All 750,000 receipts submitted by MPs as part of an expenses claim going back to 2004 are due to be published over the summer.
This follows a four-year Freedom of Information battle, resisted by the Speaker and the Commons authorities, which ended in the High Court. The receipts are expected to be heavily redacted when they are published in July, with information removed to protect MPs’ home addresses.
Rumours are circulating the Commons that some MPs may be shamed into standing down immediately because of their claims, which would lead to by-elections.
Copies of the receipts appear to have leaked into the public domain ahead of publication, and to have been offered for sale to journalists. The Times revealed in February that it had been approached by a businessman offering to sell data about expenses for all MPs in return for about £300,000.
The information being offered for sale is said to be unredacted — meaning that it is possible to identify home addresses of MPs, something likely to cause significant concern.
Despite MPs being aware of the leak, they have not called in the police. MPs on the Speakers’ committee were advised by lawyers last month that the leak of the information was not necessarily a crime since much of it was to be published anyway.
Shaun Woodward, the richest member of the Cabinet, claimed the maximum second-home allowance on a flat that is one of at least seven homes that he owns.
The Northern Ireland Secretary claimed almost £100,000 between 2004 and 2008 on the £1.35 million London flat where he stays when Parliament is sitting. Mr Woodward, whose wife is a member of the Sainsbury grocery family, is worth an estimated £15 million. The couple own a house in Oxfordshire, a constituency home in St Helens, land in the West Indies and holiday homes in New York and France, which they let, it is reported. A spokesman said: “Mr Woodward’s allowance claims are published every year and they are within the rules.”

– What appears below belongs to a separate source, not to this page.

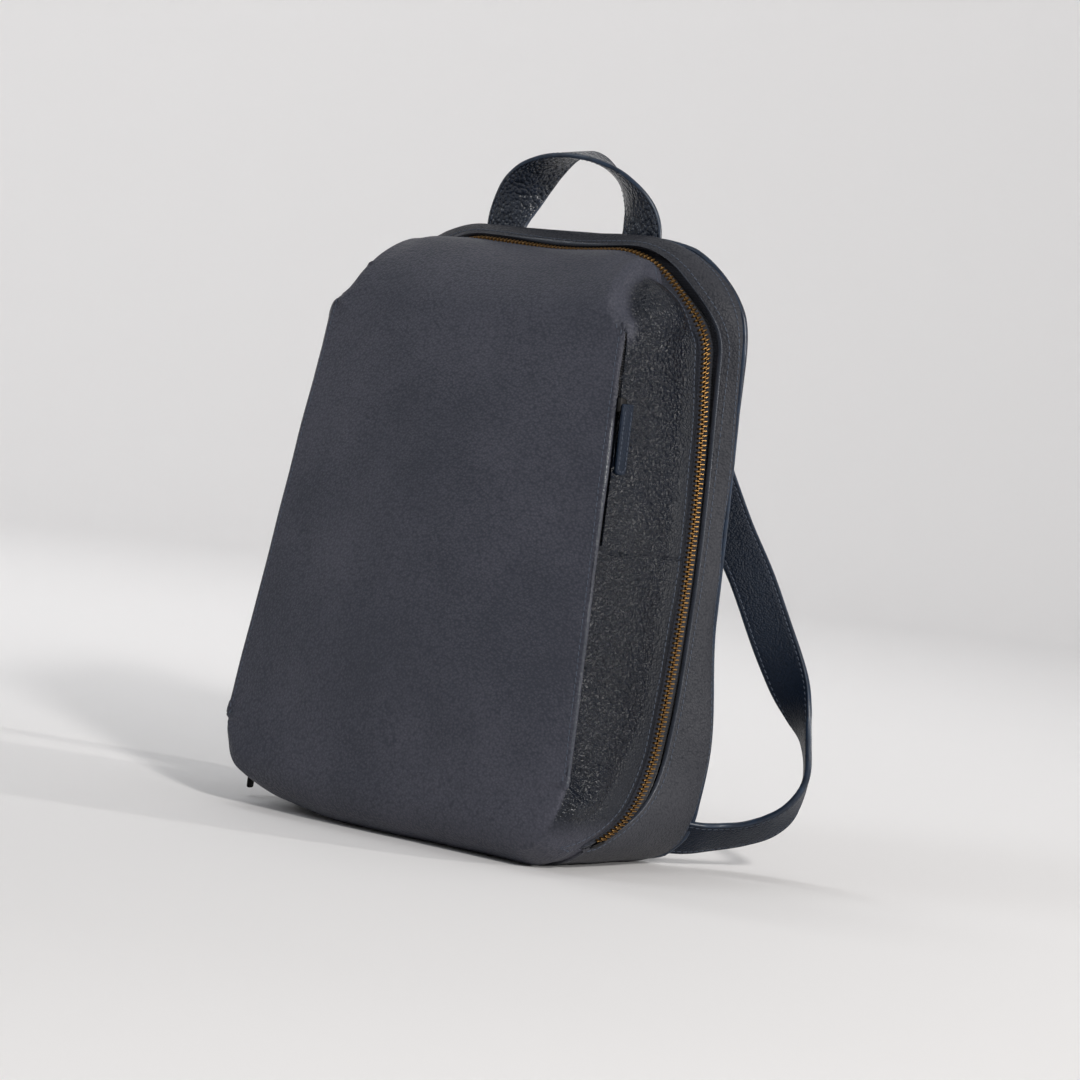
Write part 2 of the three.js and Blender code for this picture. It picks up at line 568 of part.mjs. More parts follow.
// A flat three-bar buckle that lies on the strap's outer face.
function adjuster(sign) {
  const plate = [ADJUSTER.width / 2, ADJUSTER.height / 2, ADJUSTER.thick / 2];
  const slot = [ADJUSTER_SLOT.width / 2, ADJUSTER_SLOT.height / 2, ADJUSTER.thick];
  let solid = toSolid(block(plate.map((v) => -v), plate));
  for (const y of [-ADJUSTER_SLOT.at, ADJUSTER_SLOT.at]) {
    solid = solid.subtract(toSolid(block([-slot[0], y - slot[1], -slot[2]], [slot[0], y + slot[1], slot[2]])));
  }
  const geometry = fromSolid(solid);
  const frame = strapFrame(mirrored(STRAP_PATH, sign), mirrored(STRAP_TWIST, sign), ADJUSTER_AT);
  const out = frame.normal.multiplyScalar(frame.normal.y > 0 ? 1 : -1);
  const along = new THREE.Vector3().crossVectors(out, frame.across);
  geometry.applyMatrix4(new THREE.Matrix4().makeBasis(frame.across, along, out));
  geometry.translate(...frame.at.addScaledVector(out, STRAP.thick / 2 + ADJUSTER.clear).toArray());
  return geometry;
}

function buildStraps() {
  for (const [label, sign] of [['left', -1], ['right', 1]]) {
    const part = (name, path, twist, count) => addNode(`${name}_${label}`,
      ribbon(mirrored(path, sign), mirrored(twist, sign), STRAP.width, STRAP.thick, count), 'strapLeather');
    part('shoulder_strap', STRAP_PATH, STRAP_TWIST, 32);
    part('strap_tab_upper', UPPER_TAB, UPPER_TWIST, 5);
    part('strap_tab_lower', LOWER_TAB, LOWER_TWIST, 5);
    addNode(`strap_adjuster_${label}`, adjuster(sign), 'gunmetal');
  }
}

buildFrontShell();
buildBackShell();
for (const [label, height] of Object.entries(PARKED)) buildSlider(label, height);
buildHandle();
buildStraps();

export default bag;
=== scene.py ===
"""Looks for the leather backpack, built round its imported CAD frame.

Lengths inside the form functions are millimetres, as in the CAD source. Meshes are in metres.
"""
import math
from contextlib import contextmanager

import bmesh
import bpy
import numpy as np
from mathutils import Matrix, Vector
from mathutils.bvhtree import BVHTree


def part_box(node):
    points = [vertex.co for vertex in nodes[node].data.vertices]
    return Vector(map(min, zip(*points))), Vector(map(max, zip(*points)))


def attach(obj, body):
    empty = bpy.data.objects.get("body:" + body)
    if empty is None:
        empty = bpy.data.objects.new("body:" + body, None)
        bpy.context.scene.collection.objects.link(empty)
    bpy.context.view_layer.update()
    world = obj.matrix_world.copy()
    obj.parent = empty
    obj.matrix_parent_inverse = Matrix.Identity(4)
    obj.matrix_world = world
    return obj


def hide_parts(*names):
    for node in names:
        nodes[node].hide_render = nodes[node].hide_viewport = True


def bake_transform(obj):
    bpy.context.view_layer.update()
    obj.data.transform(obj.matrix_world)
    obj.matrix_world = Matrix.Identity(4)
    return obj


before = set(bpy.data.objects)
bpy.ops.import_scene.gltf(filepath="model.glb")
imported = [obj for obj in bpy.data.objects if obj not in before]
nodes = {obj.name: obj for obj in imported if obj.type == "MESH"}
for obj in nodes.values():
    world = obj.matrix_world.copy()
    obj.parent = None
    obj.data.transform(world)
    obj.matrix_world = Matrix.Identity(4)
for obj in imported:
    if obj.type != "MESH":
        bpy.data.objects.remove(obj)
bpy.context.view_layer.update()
MM = 0.001


# ---------------------------------------------------------------- driving sizes
def top_of(node):
    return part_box(node)[1]


# Millimetres, read from the frame or the same as in the CAD source.
HEIGHT = 396.0
BACK_Y = top_of("back_panel").y / MM
FRONT_FOOT_Y = -77.4
FRONT_LEAN = 0.124
RIDGE_LOW = (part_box("edge_seam_right")[0].z / MM, 136.5)
RIDGE_HIGH = (top_of("edge_seam_right").z / MM, 113.8)
FIN_WIDTH = 3.0
FIN_THICK = 2.4
BACK_HALF = 149.5
BACK_FLARE = 8.0
FLARE_Z = 80.0
FLARE_SPAN = 80.0
ZIP_HALF = 142.5
ZIP_WIDEST_Z = 80.0
ZIP_NARROWING = 2.8e-4
TOP_CORNER_FRONT = 50.0
TOP_CORNER_BACK = 85.0
BACK_CORNER_EXTRA = 7.0
BOTTOM_CORNER = 45.0
FRONT_TOP_ROLL = 44.0
FRONT_BOTTOM_ROLL = 34.0
BACK_ROLL = 9.0
FRONT_CROWN = 9.0
ZIP_TOP_DROP = 11.0
TOP_SLOPE = 0.11
ZIP_ARC_Y, ZIP_ARC_Z, ZIP_ARC_R = -75.0, 95.6, 90.0
ZIP_ARC_END = 75.4
ZIP_START_Z = 14.0
FRONT_EDGE = 4.5
FRONT_STITCH = 10.8
GUSSET_EDGE, GUSSET_EDGE_LOW = 4.6, 8.2
LEATHER = 2.0
TURN_DOWN = 1.5
SIDE_SWELL_LOW, SIDE_SWELL_HIGH, GUSSET_SWELL = 2.6, 4.6, 2.6
SADDLE_DEPTH, SADDLE_X, SADDLE_SPAN = 3.5, 12, 45
SOFT_LIFT = 9.0
SIDE_SEAM_DEPTH = 0.9
BASE_START = -34.0
SIDE_SEAM_Z = 195.0
POCKET_LOW, POCKET_HIGH = 200.0, 331.0
POCKET_NEAR, POCKET_FAR = 2.4, 6.4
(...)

Hazel Blears claimed for three properties in one year. In March 2004 she claimed that her second home was a house in Salford, for which she bought a £850 television and a £651 mattress at taxpayers’ expense. That April she designated a flat in South London as her second home and began claiming £850 a month for the mortgage. In August she sold the flat and during September and October stayed in London hotels on expenses. In December she bought another flat in London and over the next few months spent almost £5,000 on furniture.
A spokesman for the Communities Secretary said: “All Hazel Blears’s claims for parliamentary allowances are in line with the rules and have been approved by the House of Commons authorities. In order to do her job as MP for Salford she has to have accommodation to be near to the Commons during the week.”
Lord Mandelson charged taxpayers almost £3,000 for work on his home in Hartlepool days after standing down as an MP in 2004 to become a European Commissioner. He later sold it for a profit of £136,000, the Telegraph reported. A spokesman for Lord Mandelson, who returned as Business Secretary in October, said last night: “This takes a germ of truth and turns it into something it isn’t. The expenditure on Peter Mandelson’s home was to repair it, not improve it.”
It was also reported that David Miliband, the Foreign Secretary, charged hundred of pounds for gardening while Alistair Darling, the Chancellor, changed the designation of his second home four times in a year.
Caroline Flint, the Europe Minister, and Paul Murphy, the Welsh Secretary, were said to have claimed back stamp duty and moving costs when buying flats, or the freehold of flats they already owned.